Fashion

Love Island 2022 will see contestants ditching fast fashion in favour of second hand clothes

When you think about Love Island, the words “it is what it is”, “my type on paper”, and the dreaded “Casa Amor” probably come to mind. Over the past few seasons, the hit show has also become synonymous with fast fashion, AKA flimsy, low-quality garments that are rarely worn more than once. 

The show is renowned for driving fast fashion sales, with last year’s winner Millie Court proving to be one of the show’s top influencers: her one shoulder marble dress influenced 127% more searches for ‘marble dress’ and her linen hot pink co-ord caused 114% more searches for ‘hot pink co-ord’. Not to mention season five runner-up Molly-Mae Hague, who was recently appointed Creative Director of Pretty Little Thing. 

Thankfully, Love Island is finally switching things up and no, we’re not talking about a new recoupling format; we’re referring to the news that for the first time ever, Love Island contestants will wear second hand clothes in the 2022 season. Pretty major, if you ask us. 

As part of the show’s sustainability efforts, Love Island has announced a new partnership with eBay UK, meaning Islanders will wear pre-loved clothes this season, with a shared wardrobe situated in the new villa for the first time ever. 

Mike Spencer, executive producer of Love Island, explained the rationale behind the change, saying, “We are thrilled to be pairing up with eBay this year as our pre-loved fashion partner. As a show we strive to be a more eco-friendly production with more focus on ways in which we can visibly show this on screen. 
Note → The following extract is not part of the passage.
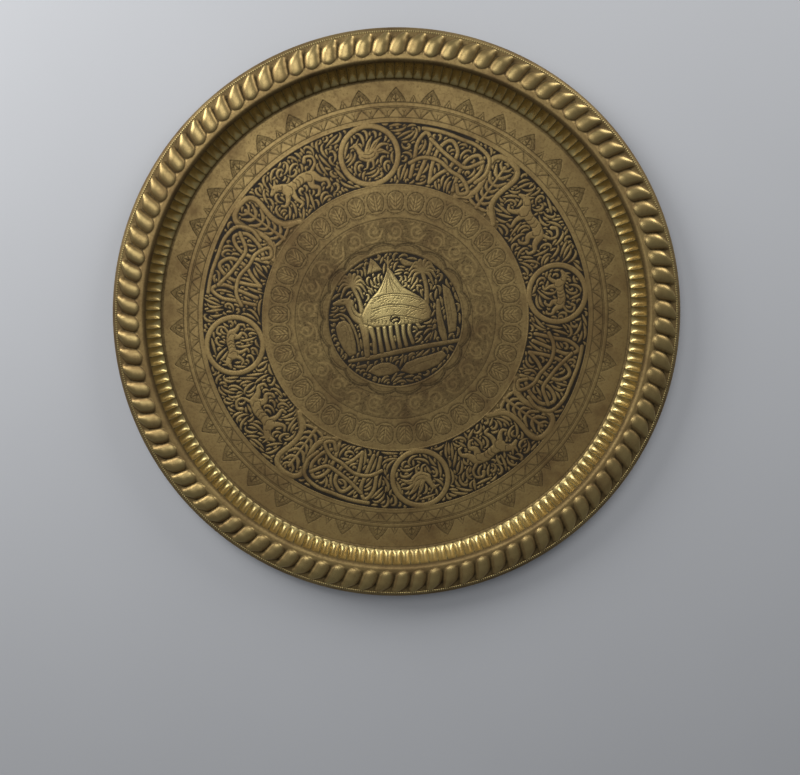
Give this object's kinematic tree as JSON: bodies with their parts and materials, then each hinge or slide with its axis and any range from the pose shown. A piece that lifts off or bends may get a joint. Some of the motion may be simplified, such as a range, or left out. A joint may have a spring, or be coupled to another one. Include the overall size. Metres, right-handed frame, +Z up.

“This partnership will see our Islanders get to dive into the shared wardrobes and help themselves to some incredible pre-loved clothes sourced from eBay. We aim to inspire our demographic and show that there are incredible finds to be had and how sharing is, in some small way, caring.”

eBay UK has also recruited celebrity stylist Amy Bannerman, to style this year’s Islanders. Amy previously worked as the fashion director at Cosmopolitan UK, as well as styling fashion stories for GLAMOUR and The Sunday Times Style.

In last year’s Love Island, Brett Staniland – a sustainable fashion advocate and model – was the first contestant to challenge the show’s unsustainable attitude to clothes. He told Vogue Business:

“Before I entered the villa, I was offered £500 to spend with the show’s sponsor […] Once I was inside, I was delivered duffel bags full of free clothes every three or four days, which I also declined. It was mind blowing to see so many clothes worn once and then discarded. The show is symbiotic with fast fashion.”

He added, “I would love to see more sustainably minded contestants on the show to take this progress further. Maybe the winner will become a brand ambassador for Ebay instead of Boohoo.”

The collaboration follows new research and data from eBay, which reveals that UK shoppers are becoming increasingly conscious of fast fashion. A fifth (20%) of Brits admit that they buy more second-hand fashion compared to two years ago and reveal on average, that 16% of their wardrobes are made up of pre-loved clothes. The research also indicated that those aged 18 to 34 have the highest average percentage of second-hand clothes in their wardrobe (22%), nearly double that of over 55s (12%).

Jemma Tadd, head of fashion at eBay UK discussed the collaboration, saying, “We’re so excited to partner with Love Island this year and put pre-loved fashion, centrestage. The impact of Love Island and its stars across the UK is undeniable and together we want to inspire the nation to choose pre-loved first when shopping – even if this means buying or selling one or two pre-loved items to start with, it’s a step in the right direction.

“We can’t wait to change the conversation and dress the Islanders in pre-loved outfits for the very first time.”